Companies stood brave in the face of the pandemic and the number that floated was more than the two previous years combined.
The boom came despite grim predictions that the City would lose its status as Europe’s premier financial centre after Brexit.
Cheers: Darktrace boss Poppy Gustafsson (far right) celebrated but Deliveroo’s Will Shu (centre) and Pension Bee’s Romi Savova (above left) had much to ponder
The flurry of floats created big windfalls for a handful of fortunate entrepreneurs, but not all have delivered a good performance for share buyers.
Poppy Gustafsson, 39, the chief executive at tech giant Darktrace, has been one of the winners after its shares took off since its listing in April.
But another of the UK’s leading young businesswomen has been less lucky.
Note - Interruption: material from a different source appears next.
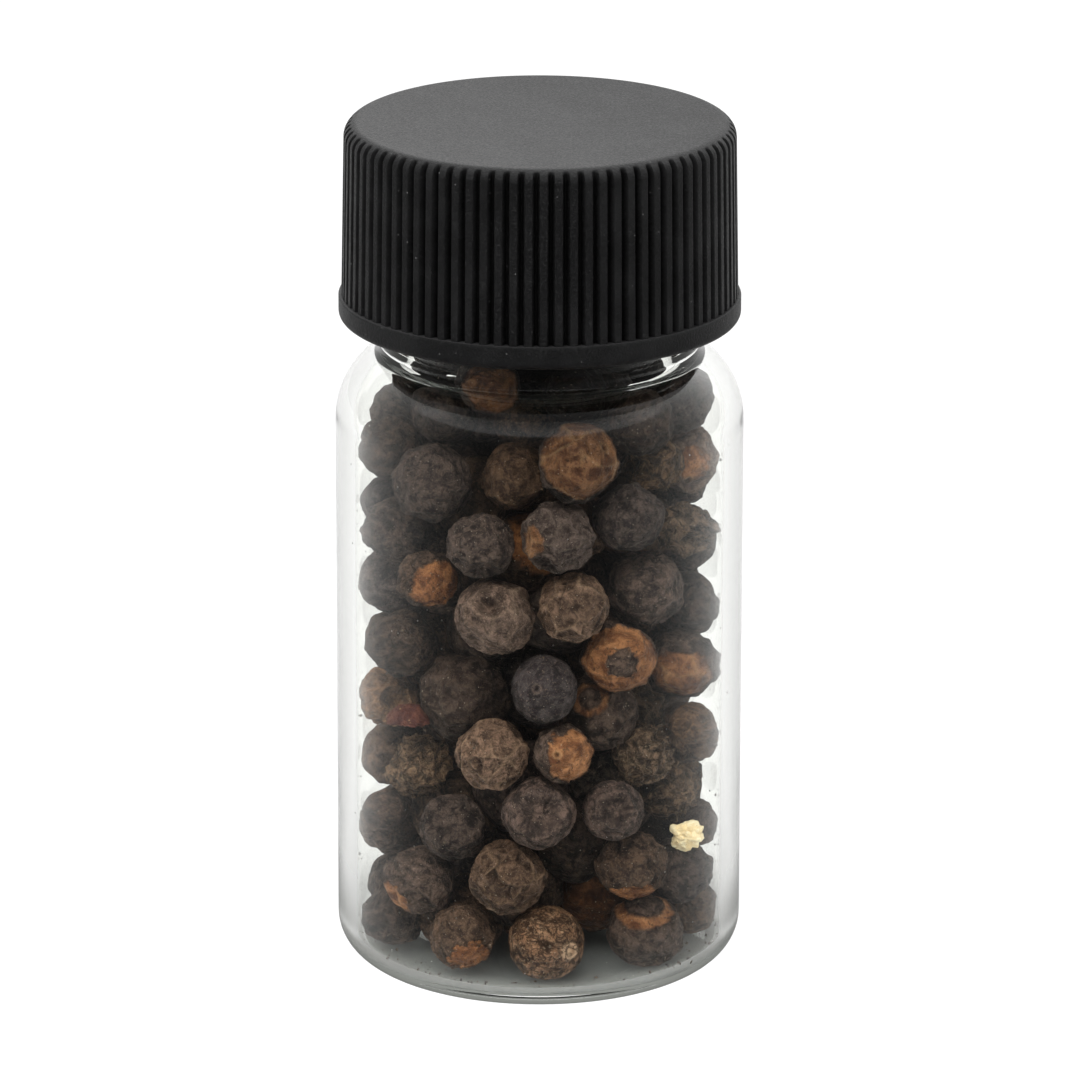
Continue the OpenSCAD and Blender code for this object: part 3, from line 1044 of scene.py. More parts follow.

Shares in Pension Bee, run by 35-yearold former investment banker Romi Savova have dived as investors and fund managers question whether the pensions app will ever turn a profit.
More than 50 companies listed in London on the main market, the most in any year since 2017. Initial Public Offerings (IPOs) on the junior AIM market have also dramatically increased, jumping from 16 in 2020 to 55 in 2021, the highest number since 2014.
Financial services firms topped the rankings, while tech companies also did well as Chancellor Rishi Sunak slashed regulation in a bid to stop entrepreneurs floating their firms in the US. Here are some of the champs – and a few of the chumps.
Boss: William Jackson
Date floated: July
Up: 37 per cent
Their predatory ways may have attracted criticism but shares in listed private equity firms have performed well over the past couple of years.
Bridgepoint has been no different. Its shares soared on their debut and have been moving higher ever since.
Founded in 2000 by David Shaw and William Jackson after a management buyout from Natwest Equity Partners, Bridgepoint raised £300m at its IPO.
That valued it at £3.7billion at the time, netting multiple millions for its 144 partners and top executives who own 80 per cent.